Exercise → Write out, precisely and in full, each line of the material.

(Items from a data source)
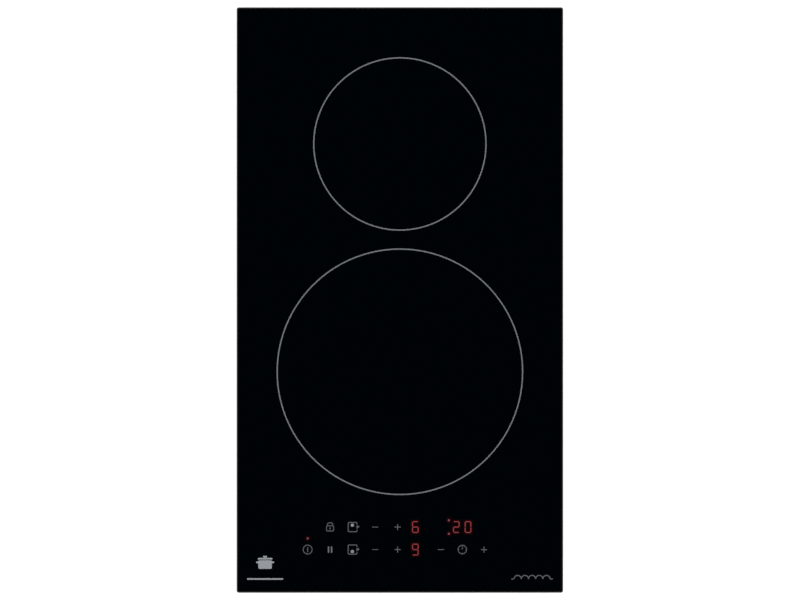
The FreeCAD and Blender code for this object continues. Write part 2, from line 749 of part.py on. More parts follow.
def lit_digits():
    """Light of the displays and indicator lamps, as thin inlays where it shows on the glass."""
    six = digit(LEVEL_X, UPPER_ROW_Y, "acdefg", GLASS_TOP, INK_TOP)
    nine = digit(LEVEL_X, LOWER_ROW_Y, "abcdfg", GLASS_TOP, INK_TOP)
    two = digit(TENS_X, UPPER_ROW_Y, "abged", GLASS_TOP, INK_TOP)
    zero = digit(UNITS_X, UPPER_ROW_Y, "abcdef", GLASS_TOP, INK_TOP)
    return six + nine + two + zero + [disc(x, y, LAMP_R, GLASS_TOP, INK_TOP) for x, y in lamp_places()]


def worktop_seal():
    width = GLASS_WIDTH - 2 * SEAL_INSET
    depth = GLASS_DEPTH - 2 * SEAL_INSET
    return frame_ring(width, depth, GLASS_CORNER, SEAL_WIDTH, 0, GLASS_UNDER)


def bonding_bead():
    """Silicone in the middle of the frame's flange, which holds it to the glass."""
    width = FRAME_WIDTH - FRAME_FLANGE + GLUE_WIDTH
    depth = FRAME_DEPTH - FRAME_FLANGE + GLUE_WIDTH
    return frame_ring(width, depth, FRAME_CORNER, GLUE_WIDTH, FRAME_TOP, GLASS_UNDER)


def case_screw_places():
    """(x, y, outward angle) of each screw, on the outside of the frame's skirt."""
    side = FRAME_WIDTH / 2
    end = FRAME_DEPTH / 2
    side_rows = (CASE_SCREW_INSET - end, 0.0, end - CASE_SCREW_INSET)
    places = [(s * side, y, 90 - 90 * s) for s in (-1, 1) for y in side_rows]
    return places + [(x, s * end, 90 * s) for s in (-1, 1) for x in both_ways(side - CASE_SCREW_INSET)]


def across(x, y, angle, radius, inside, outside):
    """Bar through a wall at (x, y), along the outward angle, at the level of the case screws."""
    return moved(turned(bar_x(radius, -inside, outside, 0, CASE_SCREW_Z), angle), x, y)


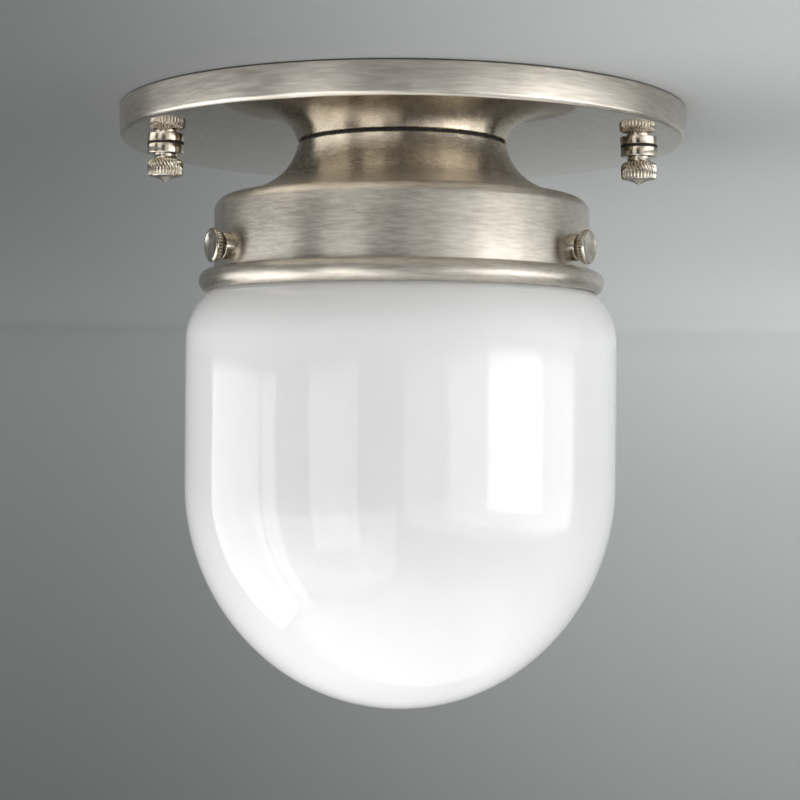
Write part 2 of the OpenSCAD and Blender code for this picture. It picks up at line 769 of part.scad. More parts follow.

Exercise solution →
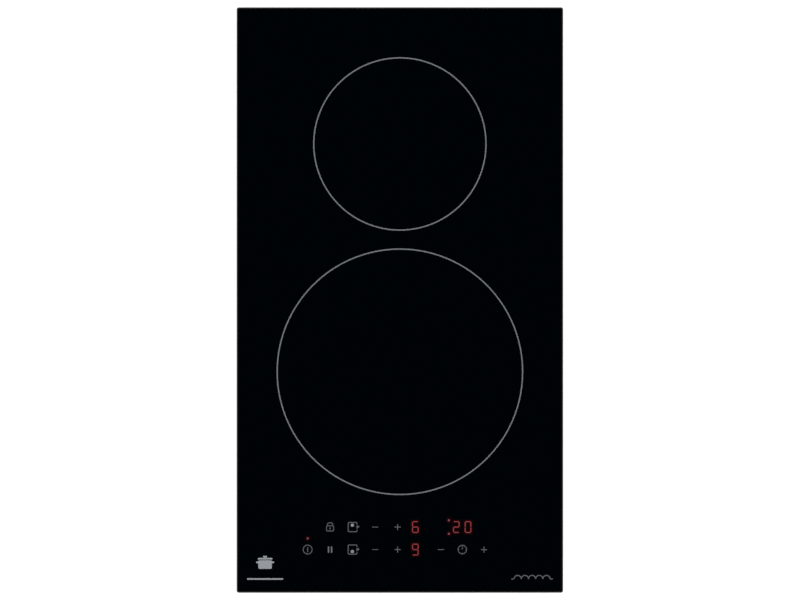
The FreeCAD and Blender code for this object continues. Write part 2, from line 749 of part.py on. More parts follow.
def lit_digits():
    """Light of the displays and indicator lamps, as thin inlays where it shows on the glass."""
    six = digit(LEVEL_X, UPPER_ROW_Y, "acdefg", GLASS_TOP, INK_TOP)
    nine = digit(LEVEL_X, LOWER_ROW_Y, "abcdfg", GLASS_TOP, INK_TOP)
    two = digit(TENS_X, UPPER_ROW_Y, "abged", GLASS_TOP, INK_TOP)
    zero = digit(UNITS_X, UPPER_ROW_Y, "abcdef", GLASS_TOP, INK_TOP)
    return six + nine + two + zero + [disc(x, y, LAMP_R, GLASS_TOP, INK_TOP) for x, y in lamp_places()]


def worktop_seal():
    width = GLASS_WIDTH - 2 * SEAL_INSET
    depth = GLASS_DEPTH - 2 * SEAL_INSET
    return frame_ring(width, depth, GLASS_CORNER, SEAL_WIDTH, 0, GLASS_UNDER)


def bonding_bead():
    """Silicone in the middle of the frame's flange, which holds it to the glass."""
    width = FRAME_WIDTH - FRAME_FLANGE + GLUE_WIDTH
    depth = FRAME_DEPTH - FRAME_FLANGE + GLUE_WIDTH
    return frame_ring(width, depth, FRAME_CORNER, GLUE_WIDTH, FRAME_TOP, GLASS_UNDER)


def case_screw_places():
    """(x, y, outward angle) of each screw, on the outside of the frame's skirt."""
    side = FRAME_WIDTH / 2
    end = FRAME_DEPTH / 2
    side_rows = (CASE_SCREW_INSET - end, 0.0, end - CASE_SCREW_INSET)
    places = [(s * side, y, 90 - 90 * s) for s in (-1, 1) for y in side_rows]
    return places + [(x, s * end, 90 * s) for s in (-1, 1) for x in both_ways(side - CASE_SCREW_INSET)]


def across(x, y, angle, radius, inside, outside):
    """Bar through a wall at (x, y), along the outward angle, at the level of the case screws."""
    return moved(turned(bar_x(radius, -inside, outside, 0, CASE_SCREW_Z), angle), x, y)


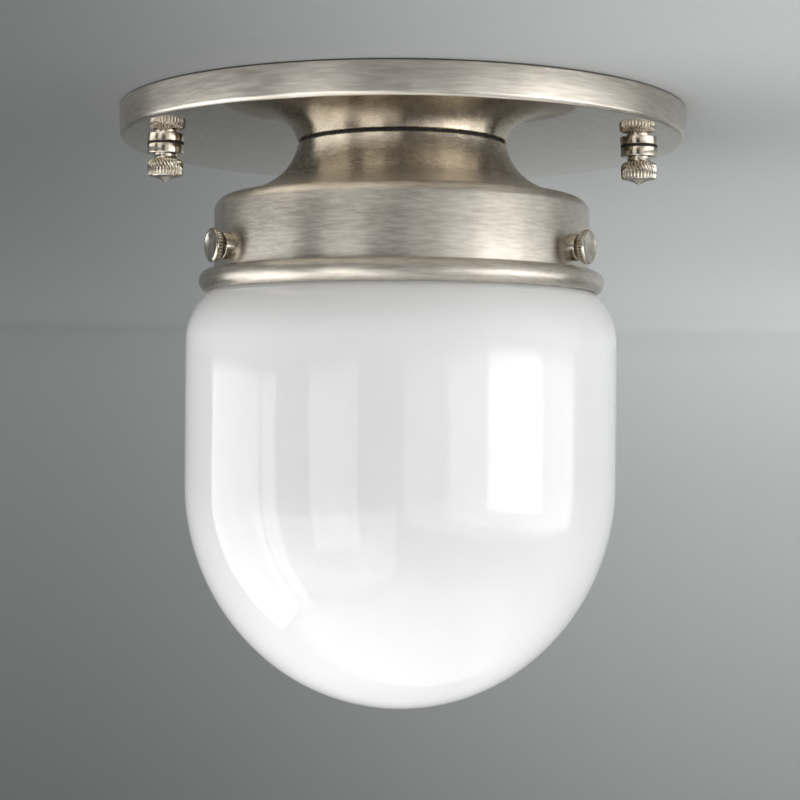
Write part 2 of the OpenSCAD and Blender code for this picture. It picks up at line 769 of part.scad. More parts follow.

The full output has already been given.